Elon has said he’s seeing lower commodity prices, so they should lower prices and can still maintain higher margins. I’m not interested in the MY at these (US) price points.

The tricky thing is when do you lower them without irritating people that take delivery on t-1?
I think what they did with the Model 3 makes a ton of sense. It's been off the market long enough they can return it at whatever price makes sense.
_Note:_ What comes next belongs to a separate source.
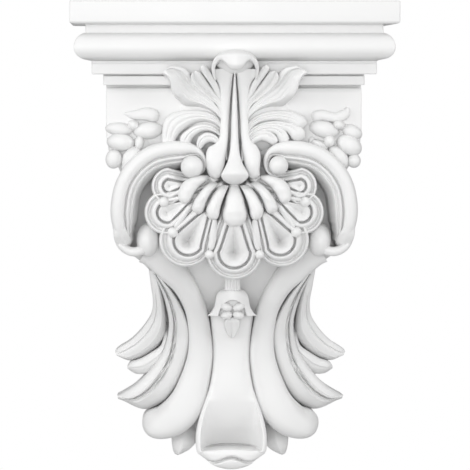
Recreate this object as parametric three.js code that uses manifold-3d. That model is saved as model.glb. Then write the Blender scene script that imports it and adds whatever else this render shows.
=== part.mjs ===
// A moulded wall corbel: a stepped cornice on a carved console, cast as one solid with a flat back.
// Millimetres, +Z up, the wall is the plane y = 0 and the carving faces -Y.
// The origin is the middle of the back face, where the corbel is fixed to the wall.
import * as THREE from "three";
import Module from "manifold-3d";
import { mergeVertices } from "three/addons/utils/BufferGeometryUtils.js";

const wasm = await Module();
wasm.setup();

// Driving dimensions
const height = 319;
const blockHalfWidth = 85.7; // the plain block under the cornice
const blockDepth = 121;

// Cornice mouldings from the top down: how far each stands out from the block, and how tall it is
const slabOverhang = 23.8;
const slabHeight = 15.3;
const neckOverhang = 13.3;
const neckHeight = 5.8;
const rollOverhang = 20.9;
const rollHeight = 19.3;
const stepOverhang = 9.5;
const stepHeight = 7.4;
const bandOverhang = 1.9;
const bandHeight = 6.7;

// The carving is drawn on a grid that is 1 mm wide at the sizes above and follows them when they change.
const GRID_HALF_WIDTH = 85.7;
const GRID_DEPTH = 121;
const GRID_HEIGHT = 264.6;
const GRID_FOOT = -163.9;

const corniceHeight = slabHeight + neckHeight + rollHeight + stepHeight + bandHeight;
const topZ = height / 2;
const footZ = -height / 2;
const gridX = blockHalfWidth / GRID_HALF_WIDTH;
const gridZ = (height - corniceHeight) / GRID_HEIGHT;
const gridD = blockDepth / GRID_DEPTH;

// A point of the carving grid in the corbel's frame: x across, z up, depth out from the wall.
function place(x, z, depth) {
  return new THREE.Vector3(x * gridX, -depth * gridD, footZ + (z - GRID_FOOT) * gridZ);
}

// Solids

// Turns closed three.js geometry into a manifold, with its faces pointing out.
function toManifold(geometry) {
  const bare = geometry.index ? geometry.toNonIndexed() : geometry.clone();
  bare.deleteAttribute("normal");
  bare.deleteAttribute("uv");
  const merged = mergeVertices(bare, 1e-4);
  const triVerts = new Uint32Array(merged.index.array);
  const build = () =>
    new wasm.Manifold(
      new wasm.Mesh({
        numProp: 3,
        vertProperties: merged.attributes.position.array,
        triVerts,
      }),
    );
  const made = build();
  if (made.volume() > 0) return made;
  for (let i = 0; i < triVerts.length; i += 3) {
    [triVerts[i + 1], triVerts[i + 2]] = [triVerts[i + 2], triVerts[i + 1]];
  }
  return build();
}

// Skins a row of closed rings, each with the same number of points, and closes both ends on their centres.
function loft(rings) {
  const sides = rings[0].length;
  const centreOf = (ring) =>
    ring.reduce((sum, p) => sum.add(p), new THREE.Vector3()).divideScalar(sides);
  const points = [...rings.flat(), centreOf(rings[0]), centreOf(rings[rings.length - 1])];
  const first = rings.length * sides;
  const index = [];
  for (let k = 0; k < sides; k++) {
    const next = (k + 1) % sides;
    for (let r = 0; r + 1 < rings.length; r++) {
      const [a, b] = [r * sides + k, r * sides + next];
      index.push(a, b, a + sides, b, b + sides, a + sides);
    }
    const end = (rings.length - 1) * sides;
    index.push(first, next, k, first + 1, end + k, end + next);
  }
  const geometry = new THREE.BufferGeometry().setFromPoints(points);
  geometry.setIndex(index);
  return toManifold(geometry);
}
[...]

Likewise, they can probably add the Model Y AWD (or RWD) to the lineup at whatever price makes sense. If they have those lower price options out there to suck up the value customers maybe adjusting the Model Y LR and Performance prices won't be a huge issue.
 
I know it’s a few weeks out, but I saw this on my Twitter feed today and I couldn’t help but think it’s the perfect thing to watch to prepare for earnings.

Because one way or the other, I don’t think it’s going to be boring.

Checking in and breaking silence just to note - Holy Cow - I have stood exactly at that crater's 17,887-foot (5453m) high rim - and inside it - when I was in high school. The first of my many, many volcano climbs in Mexico, Nicaragua, El Salvador, Guatemala, Japan, Hawaii…(oddly, none in Alaska).

Just imagine how much poorer your lives would have been had that eruption occurred three weeks and [deleted] # of years ago.